* start Input material *

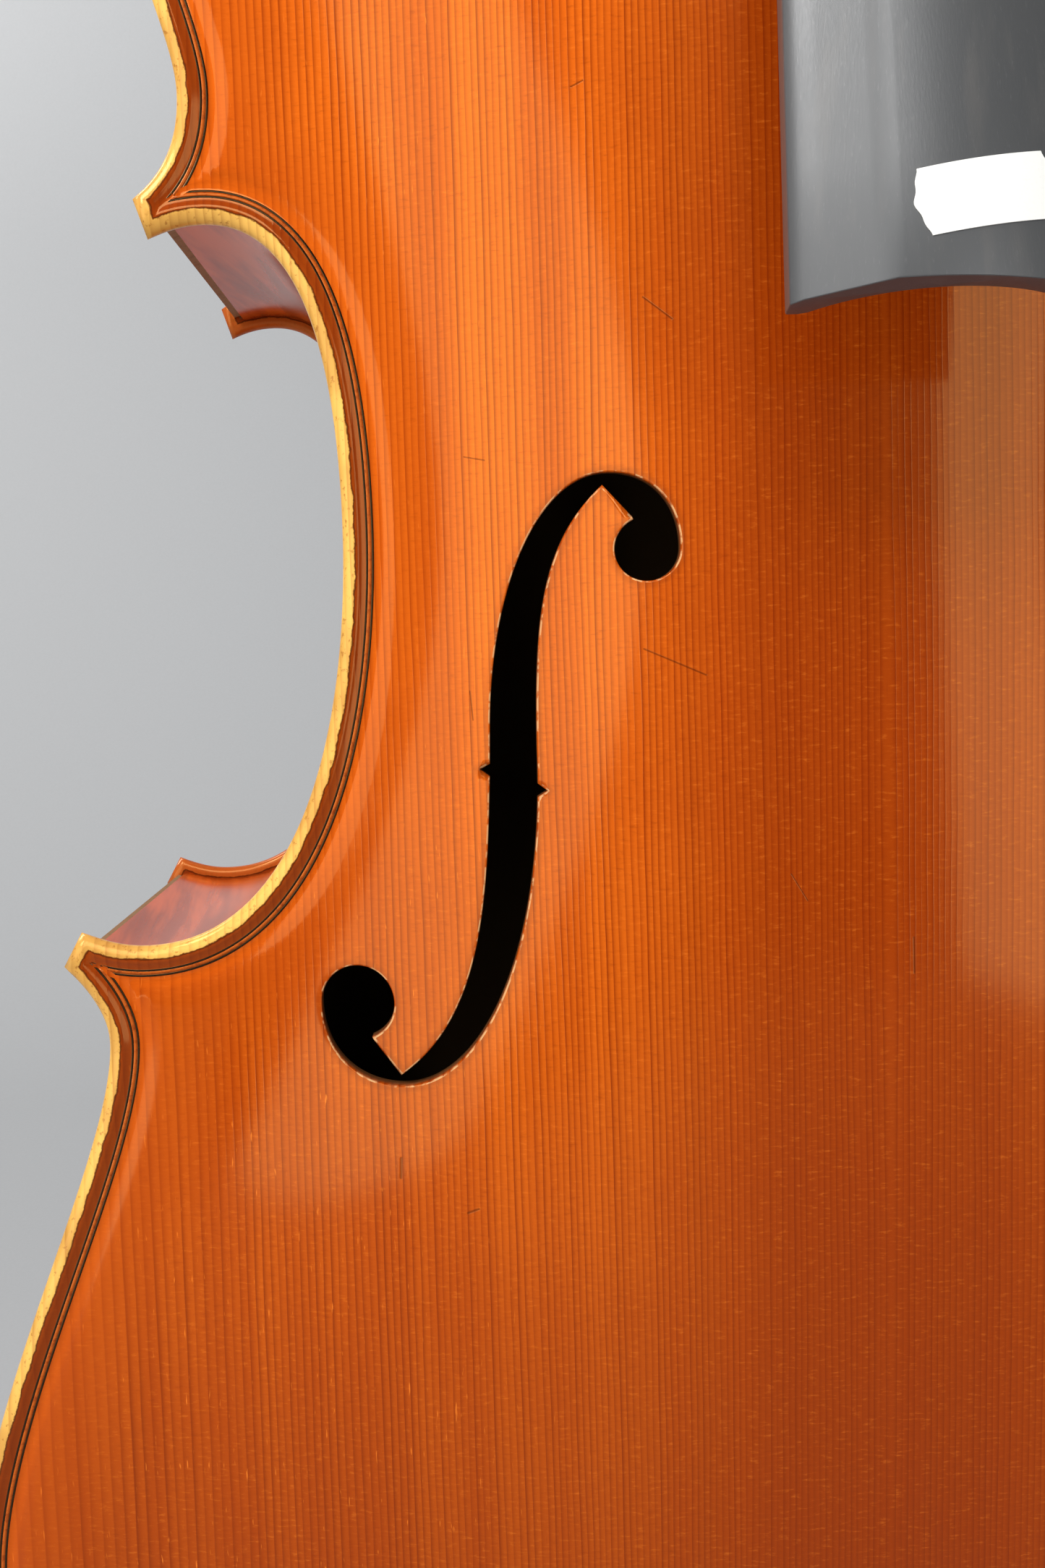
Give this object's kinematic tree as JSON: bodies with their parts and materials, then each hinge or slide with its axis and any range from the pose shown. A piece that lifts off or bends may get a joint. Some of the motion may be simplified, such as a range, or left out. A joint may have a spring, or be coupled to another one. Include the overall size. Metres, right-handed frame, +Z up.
{
  "type": "cello",
  "caption": "Unstrung cello with arched plates, f-shaped sound holes, flat-sided fingerboard, scroll head, turning pegs and a sliding endpin.",
  "frame": {"origin": "point of the endpin with the rod pushed in, on the instrument's middle plane", "axes": "+Z up along the body to the scroll, front plate faces -Y, +X to the treble side"},
  "size_m": [0.434, 0.2329, 1.2724],
  "materials": {
    "spruce_front": "glossy orange-brown oil varnish over straight-grained spruce, worn to yellow at the rim",
    "maple_back": "glossy orange-brown varnish over flamed maple",
    "maple_ribs": "glossy orange-brown varnish over flamed maple",
    "maple_neck": "varnished maple head, oiled neck",
    "purfling": "three-ply strip, black, light, black, under varnish",
    "raw_spruce": "unvarnished spruce and willow",
    "ebony": "oiled and polished ebony",
    "nickel": "polished nickel plate",
    "steel": "drawn steel rod, fine lengthwise lines",
    "label": "blank matt white die-cut sticker"
  },
  "bodies": {
    "cello_body": {"top_plate_bass": "spruce_front", "top_plate_treble": "spruce_front", "back_plate_bass": "maple_back", "back_plate_treble": "maple_back", "top_purfling": "purfling", "back_purfling": "purfling", "rib_upper_bass": "maple_ribs", "rib_upper_treble": "maple_ribs", "rib_centre_bass": "maple_ribs", "rib_centre_treble": "maple_ribs", "rib_lower_bass": "maple_ribs", "rib_lower_treble": "maple_ribs", "neck_block": "raw_spruce", "end_block": "raw_spruce", "corner_block_upper_bass": "raw_spruce", "corner_block_upper_treble": "raw_spruce", "corner_block_lower_bass": "raw_spruce", "corner_block_lower_treble": "raw_spruce", "lining_front_upper_bass": "raw_spruce", "lining_front_upper_treble": "raw_spruce", "lining_front_centre_bass": "raw_spruce", "lining_front_centre_treble": "raw_spruce", "lining_front_lower_bass": "raw_spruce", "lining_front_lower_treble": "raw_spruce", "lining_back_upper_bass": "raw_spruce", "lining_back_upper_treble": "raw_spruce", "lining_back_centre_bass": "raw_spruce", "lining_back_centre_treble": "raw_spruce", "lining_back_lower_bass": "raw_spruce", "lining_back_lower_treble": "raw_spruce", "bass_bar": "raw_spruce", "sound_post": "raw_spruce", "neck": "maple_neck", "fingerboard": "ebony", "nut": "ebony", "saddle": "ebony", "endpin_plug": "ebony", "endpin_ferrule": "nickel", "price_label": "label"},
    "peg_c": {"peg_c": "ebony"},
    "peg_a": {"peg_a": "ebony"},
    "peg_g": {"peg_g": "ebony"},
    "peg_d": {"peg_d": "ebony"},
    "endpin": {"endpin_rod": "steel", "endpin_spike": "steel"},
    "thumbscrew": {"endpin_thumbscrew": "nickel"}
  },
  "joints": [
    {"name": "peg_c_turn", "type": "hinge", "parent": "cello_body", "child": "peg_c", "pos_m": [0, 0.00244, 1.10893], "axis": [1, 0, 0], "continuous": true},
    {"name": "peg_a_turn", "type": "hinge", "parent": "cello_body", "child": "peg_a", "pos_m": [0, 0.0084, 1.13123], "axis": [-1, 0, 0], "continuous": true},
    {"name": "peg_g_turn", "type": "hinge", "parent": "cello_body", "child": "peg_g", "pos_m": [0, 0.01535, 1.15336], "axis": [1, 0, 0], "continuous": true},
    {"name": "peg_d_turn", "type": "hinge", "parent": "cello_body", "child": "peg_d", "pos_m": [0, 0.02311, 1.17433], "axis": [-1, 0, 0], "continuous": true},
    {"name": "endpin_slide", "type": "slide", "parent": "cello_body", "child": "endpin", "axis": [0, 0, -1], "range_m": [0, 0.33]},
    {"name": "thumbscrew_turn", "type": "hinge", "parent": "cello_body", "child": "thumbscrew", "pos_m": [0.02, 0, 0.0405], "axis": [1, 0, 0], "range_deg": [0, 720]}
  ]
}
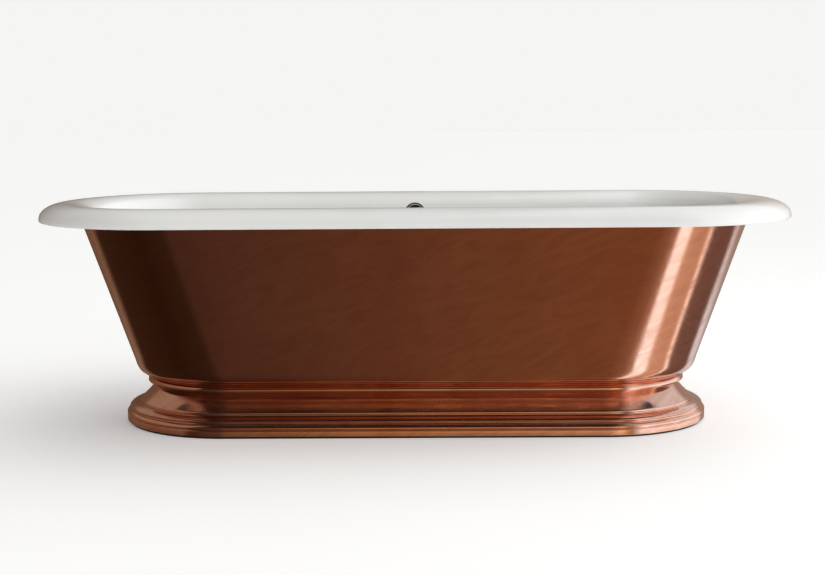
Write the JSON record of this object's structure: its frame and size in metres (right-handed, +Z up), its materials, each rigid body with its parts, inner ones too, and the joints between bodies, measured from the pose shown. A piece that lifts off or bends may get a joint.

* end Input material *

**Exercise description**
Without omitting anything, output the entries exactly.

**The completed task**
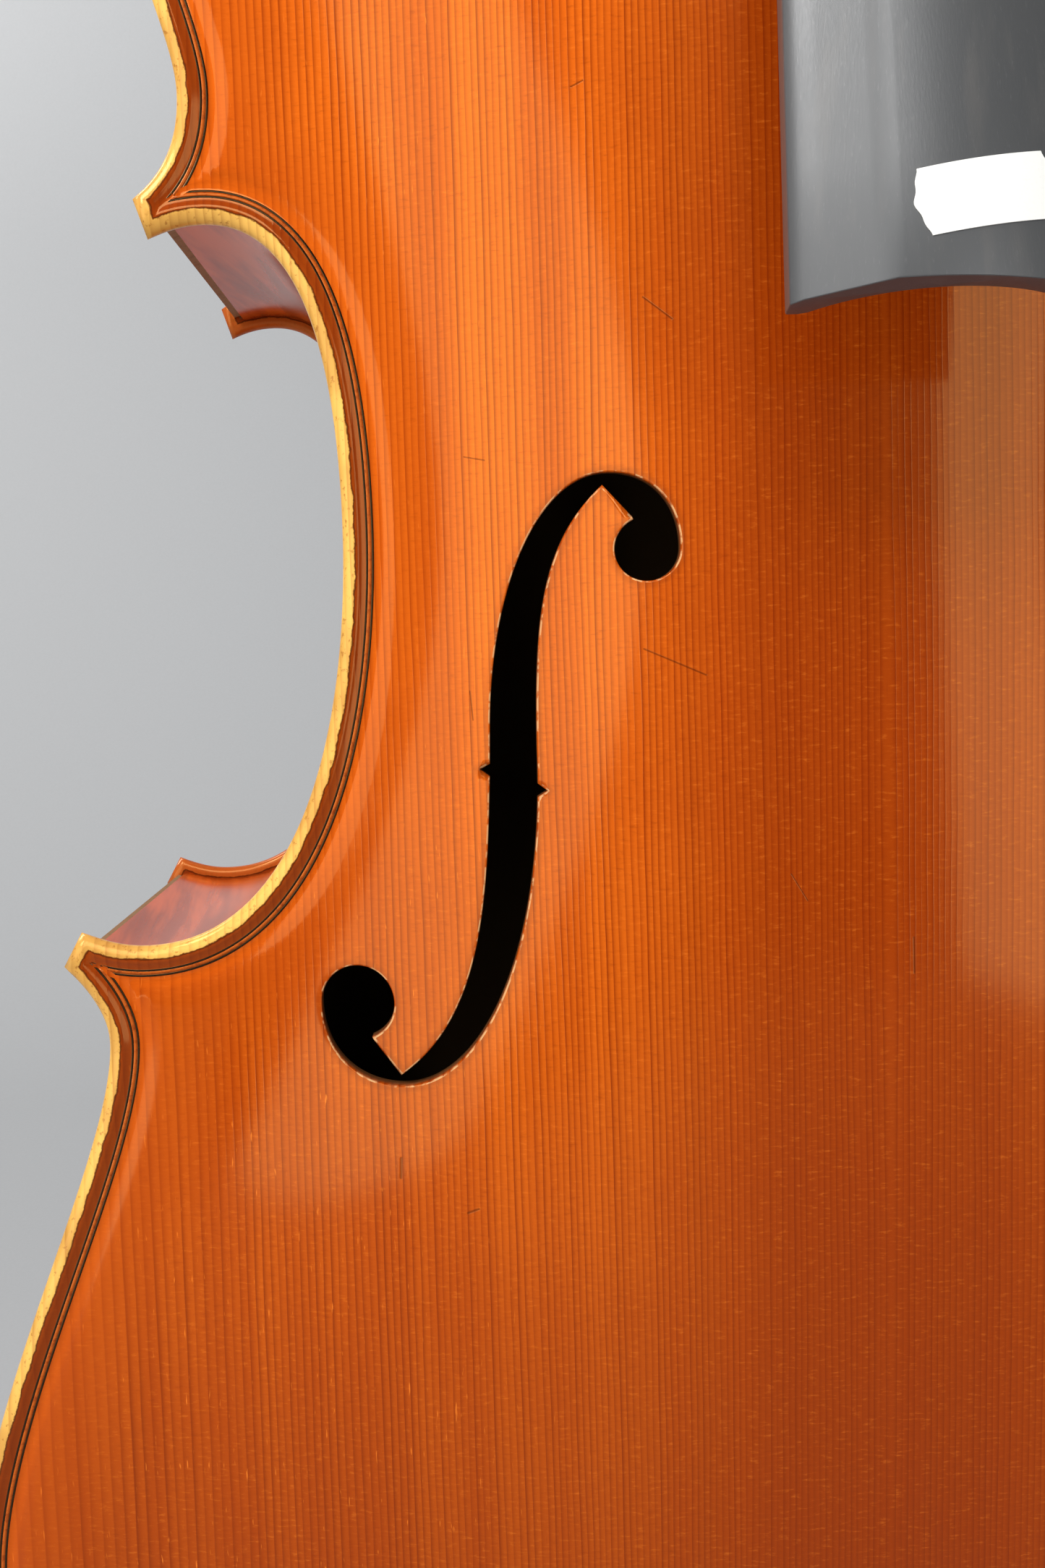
Give this object's kinematic tree as JSON: bodies with their parts and materials, then each hinge or slide with its axis and any range from the pose shown. A piece that lifts off or bends may get a joint. Some of the motion may be simplified, such as a range, or left out. A joint may have a spring, or be coupled to another one. Include the overall size. Metres, right-handed frame, +Z up.
{
  "type": "cello",
  "caption": "Unstrung cello with arched plates, f-shaped sound holes, flat-sided fingerboard, scroll head, turning pegs and a sliding endpin.",
  "frame": {"origin": "point of the endpin with the rod pushed in, on the instrument's middle plane", "axes": "+Z up along the body to the scroll, front plate faces -Y, +X to the treble side"},
  "size_m": [0.434, 0.2329, 1.2724],
  "materials": {
    "spruce_front": "glossy orange-brown oil varnish over straight-grained spruce, worn to yellow at the rim",
    "maple_back": "glossy orange-brown varnish over flamed maple",
    "maple_ribs": "glossy orange-brown varnish over flamed maple",
    "maple_neck": "varnished maple head, oiled neck",
    "purfling": "three-ply strip, black, light, black, under varnish",
    "raw_spruce": "unvarnished spruce and willow",
    "ebony": "oiled and polished ebony",
    "nickel": "polished nickel plate",
    "steel": "drawn steel rod, fine lengthwise lines",
    "label": "blank matt white die-cut sticker"
  },
  "bodies": {
    "cello_body": {"top_plate_bass": "spruce_front", "top_plate_treble": "spruce_front", "back_plate_bass": "maple_back", "back_plate_treble": "maple_back", "top_purfling": "purfling", "back_purfling": "purfling", "rib_upper_bass": "maple_ribs", "rib_upper_treble": "maple_ribs", "rib_centre_bass": "maple_ribs", "rib_centre_treble": "maple_ribs", "rib_lower_bass": "maple_ribs", "rib_lower_treble": "maple_ribs", "neck_block": "raw_spruce", "end_block": "raw_spruce", "corner_block_upper_bass": "raw_spruce", "corner_block_upper_treble": "raw_spruce", "corner_block_lower_bass": "raw_spruce", "corner_block_lower_treble": "raw_spruce", "lining_front_upper_bass": "raw_spruce", "lining_front_upper_treble": "raw_spruce", "lining_front_centre_bass": "raw_spruce", "lining_front_centre_treble": "raw_spruce", "lining_front_lower_bass": "raw_spruce", "lining_front_lower_treble": "raw_spruce", "lining_back_upper_bass": "raw_spruce", "lining_back_upper_treble": "raw_spruce", "lining_back_centre_bass": "raw_spruce", "lining_back_centre_treble": "raw_spruce", "lining_back_lower_bass": "raw_spruce", "lining_back_lower_treble": "raw_spruce", "bass_bar": "raw_spruce", "sound_post": "raw_spruce", "neck": "maple_neck", "fingerboard": "ebony", "nut": "ebony", "saddle": "ebony", "endpin_plug": "ebony", "endpin_ferrule": "nickel", "price_label": "label"},
    "peg_c": {"peg_c": "ebony"},
    "peg_a": {"peg_a": "ebony"},
    "peg_g": {"peg_g": "ebony"},
    "peg_d": {"peg_d": "ebony"},
    "endpin": {"endpin_rod": "steel", "endpin_spike": "steel"},
    "thumbscrew": {"endpin_thumbscrew": "nickel"}
  },
  "joints": [
    {"name": "peg_c_turn", "type": "hinge", "parent": "cello_body", "child": "peg_c", "pos_m": [0, 0.00244, 1.10893], "axis": [1, 0, 0], "continuous": true},
    {"name": "peg_a_turn", "type": "hinge", "parent": "cello_body", "child": "peg_a", "pos_m": [0, 0.0084, 1.13123], "axis": [-1, 0, 0], "continuous": true},
    {"name": "peg_g_turn", "type": "hinge", "parent": "cello_body", "child": "peg_g", "pos_m": [0, 0.01535, 1.15336], "axis": [1, 0, 0], "continuous": true},
    {"name": "peg_d_turn", "type": "hinge", "parent": "cello_body", "child": "peg_d", "pos_m": [0, 0.02311, 1.17433], "axis": [-1, 0, 0], "continuous": true},
    {"name": "endpin_slide", "type": "slide", "parent": "cello_body", "child": "endpin", "axis": [0, 0, -1], "range_m": [0, 0.33]},
    {"name": "thumbscrew_turn", "type": "hinge", "parent": "cello_body", "child": "thumbscrew", "pos_m": [0.02, 0, 0.0405], "axis": [1, 0, 0], "range_deg": [0, 720]}
  ]
}
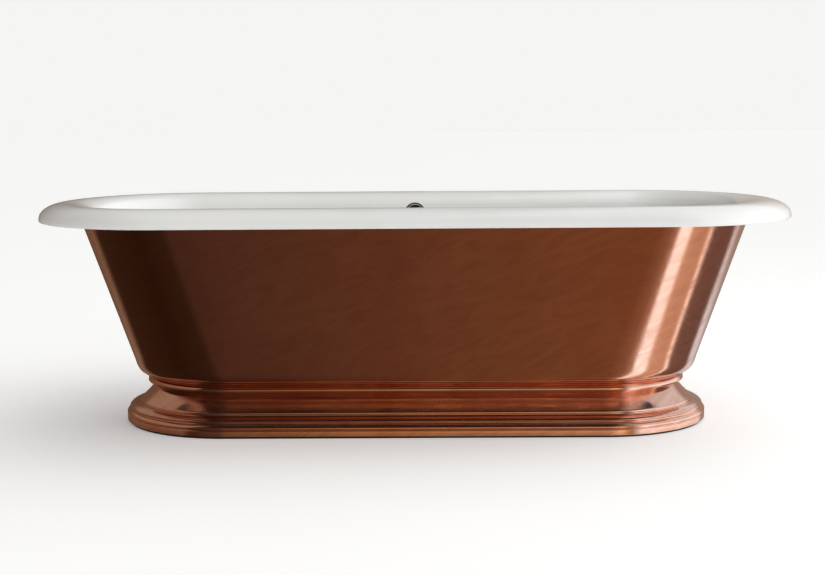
Write the JSON record of this object's structure: its frame and size in metres (right-handed, +Z up), its materials, each rigid body with its parts, inner ones too, and the joints between bodies, measured from the pose shown. A piece that lifts off or bends may get a joint.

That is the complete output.